Through first glance, the striking images will tell you Guru and Har-Prakash’s story, one that took place over 24 days in two states. The pages are full of sprawling landscapes, purple-dotted night skies, stark yellows and reds of rockfaces, infinite Redwoods, the vast unforgiving Pacific ocean, and deep longing gazes set to the American horizon. But sprinkled between them are relaxed smiles of a family on vacation.
And like any good story, there is also space to bring your own experiences to it. For me, it brought back memories of traveling hundreds of kilometres across Canada in a van with my family. We all have our own stories of travel, our own stories of family, and often stories of the two combined.

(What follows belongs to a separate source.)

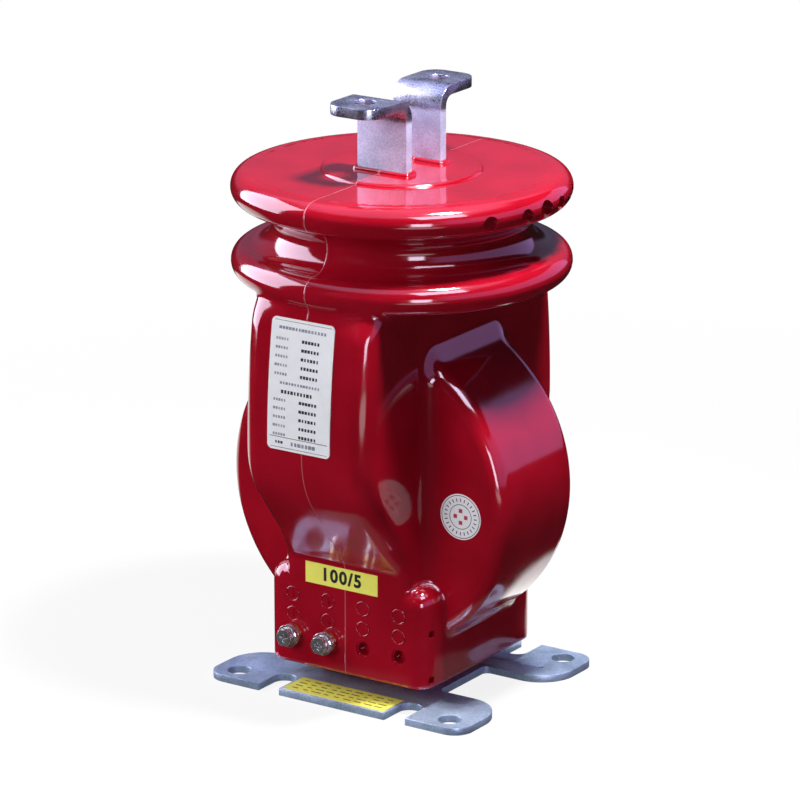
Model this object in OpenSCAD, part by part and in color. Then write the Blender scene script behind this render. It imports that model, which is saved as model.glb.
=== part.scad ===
// Wound current transformer, cast resin, indoor 25 kV class.
// Frame: origin on the floor under the middle of the base plate, +Z up,
// the secondary terminals and the nameplate face -Y.

/* [Base plate] */
// overall size across the ears, along X
plate_x = 182; // [160:1:220]
// overall size along Y
plate_y = 150.6; // [140:0.2:180]
// sheet thickness
plate_t = 4.5; // [3:0.5:8]
// fixing hole pitch along X
fix_x = 150; // [130:1:180]
// fixing hole pitch along Y
fix_y = 125; // [110:1:150]
// fixing hole diameter (for M12)
fix_d = 14; // [9:0.5:18]
// outer corner radius of an ear
ear_r_out = 12; // [6:1:20]
// inner corner radius of an ear
ear_r_in = 23; // [6:1:24]
// width of the side gap between the ears
side_gap = 50.6; // [30:0.2:60]
// half width of the plate inside the side gap
waist_x = 43.5; // [38:0.5:50]
// middle of an end notch from the centre line
notch_x = 44.75; // [40:0.25:60]
// width of an end notch
notch_w = 14.5; // [8:0.5:18]
// depth of an end notch
notch_l = 23.5; // [12:0.5:28]

/* [Terminal block] */
// block width along X
block_x = 112; // [96:1:120]
// block depth along Y
block_y = 120; // [100:1:120]
// radius of the corner columns
column_r = 10.5; // [6:0.5:12]
// height of the straight part of the columns
column_z = 66; // [50:1:70]
// underside of the block over the floor
block_z = 15.6; // [10:0.2:20]
// bottom edge chamfer
block_c = 2.5; // [1:0.5:4]
// side of the square foot under the block
foot_x = 70; // [60:1:74]
// pitch of the secondary positions
term_pitch = 25; // [20:0.5:28]
// height of the secondary terminals
term_z = 34.5; // [30:0.5:40]
// pitch of the marking rows above them
mark_pitch = 12.5; // [10:0.5:14]

/* [Front and rear bulges] */
// width of a bulge along X, and of the upright core between them
bulge_x = 87.4; // [76:0.2:90]
// furthest reach of a bulge from the middle
bulge_y = 103.7; // [98:0.1:108]
// height of its widest point
bulge_z = 160.5; // [150:0.5:170]
// radius of its lower curve
bulge_r = 53.5; // [48:0.1:58]
// radius of its upright edges
bulge_edge = 12; // [5:0.5:16]

/* [Side drum] */
// drum radius
drum_r = 96.5; // [88:0.5:99]
// drum width along Y
drum_y = 80; // [76:1:90]
// drum centre height
drum_z = 124; // [118:1:130]
// edge radius of the drum
drum_edge = 9; // [4:0.5:12]

/* [Sheds] */
// shed radius
shed_r = 100; // [92:1:110]
// shed thickness, full round edge
shed_t = 18.6; // [14:0.2:24]
// middle height of the lower shed
shed_low = 257.2; // [254:0.2:262]
// middle height of the upper shed
shed_high = 301.5; // [298:0.5:310]
// neck radius between the sheds
neck_r = 76.5; // [70:0.5:84]
// boss radius on the top face
boss_r = 47.5; // [40:0.5:60]
// boss height
boss_h = 2; // [1:0.5:4]

/* [Primary terminals] */
// bar width
bar_w = 34; // [25:1:40]
// bar thickness
bar_t = 6; // [4:0.5:8]
// clear distance between the two bars
bar_gap = 30; // [24:1:40]
// height of the tongue top
bar_z = 358; // [345:1:370]
// tongue tip from the middle
bar_tip = 56; // [50:1:64]
// bolt hole distance from the middle
bar_hole = 38; // [34:1:42]
// bolt hole diameter (for M12)
bar_d = 13.5; // [9:0.5:15]
// outer bend radius
bar_bend = 12; // [9:0.5:16]

/* [Inside] */
// primary coil: middle height
coil_z = 184; // [178:1:188]
// primary coil: mean radius
coil_r = 64; // [58:1:66]
// primary coil: radial build
coil_h = 16; // [10:1:20]
// primary coil: width along X
coil_w = 20; // [12:1:24]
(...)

At no point in their three weeks did they imagine they were creating a book. It didn’t become an idea until they got home, and was cemented by the forward they received by world-renowned author Gabor Maté and his son Daniel, who each wrote a piece to open this father-son road trip.
While Guru has many unfinished projects, this is his first completed one. “I’m very proud about it,” he says.
Har-Prakash’s first published photo collection came with My Body is Your Home in 1999, which turned into an exhibit. That is the hope for this collection as well. They are currently applying for exhibits across Canada including the Tom Thomson Art Gallery in Owen Sound. Sequencing is one of the skills that he brings to the father and son business partnership, as he refers to it.
“I always thought I’d mentor someone,” he says. “I didn’t know it would be my son. But it ended up that we mentored each other.”
They both brought a different set of skills to the project. Guru recollects the first afternoon he spent in the dark room with his father and the smell of the chemicals. But Guru’s evolution had more to do with Adobe Lightroom than a real darkroom, which was a boon for the project since most of it was done remotely – Guru in Vancouver and Har-Prakash in Owen Sound.
Along with their skill sets, they also brought their differences. For example, Har-Prakash tends to shoot in black and white, while Guru lives in the world of colours.
“Our first draft was basically my dad sending me a Word doc with 150 photos…and all of them were black and white,” Guru laughs. “Complete opposite of my style.”
And Har-Prakash admits he didn’t know if it was going to work after he got Guru’s photos – all colour and lots of people.
They had to find a way to compromise and the result is evident in the final product. The Salvation Mountain shots for instance give more consideration to colour as it is the essence of the site, whereas some of the ocean views are weighted more to black and white to emphasize the vastness of the ocean and monochrome tones of sand and water.
“I think the story of the book is that it’s not either of ours,” Guru says. “I’m not the author, I’m the co-author.”
“It’s a thousand decisions made between us.” Har-Prakash adds. Many people can’t even make one compromising decision together let alone a thousand. And this is a testament to the special bond this father and son bring to the book. The themes of this book are tenderness, curiosity, and open-mindedness.
“To me there was this dialogue going back and forth,” Har-Prakash says. “And so that kind of shaped a lot of the book.”
There is a literal conversation transcribed in the book too, which offers context for the images and the two people who took them. “To have the text weaving through, it gives it more of a story,” says Har-Prakash. “The text is more like the roots, or the heftiness.”
And some lines throughout are, in fact, quite hefty and will leave an impression. Lines like: “There is so much pain braided into the beauty of who we are” and “Primal forces animate blood and spirit, mould the scene in front of me, orient my photographic vision.”
The writing was meant to be a powerful complement to the stunning images. “I wanted [the book] to tell a story instead of just being a bunch of pretty pictures,” Guru says.
If you come to this book for the images alone, you’ll definitely be impressed by how pretty they are, but there is a narrative told between the pages, in the words and images, and quote selections, that will leave the ultimate impression, a lasting one.
Everything Else in the Universe is available at Ginger Press Bookshop and Cafe in Owen Sound and at their website.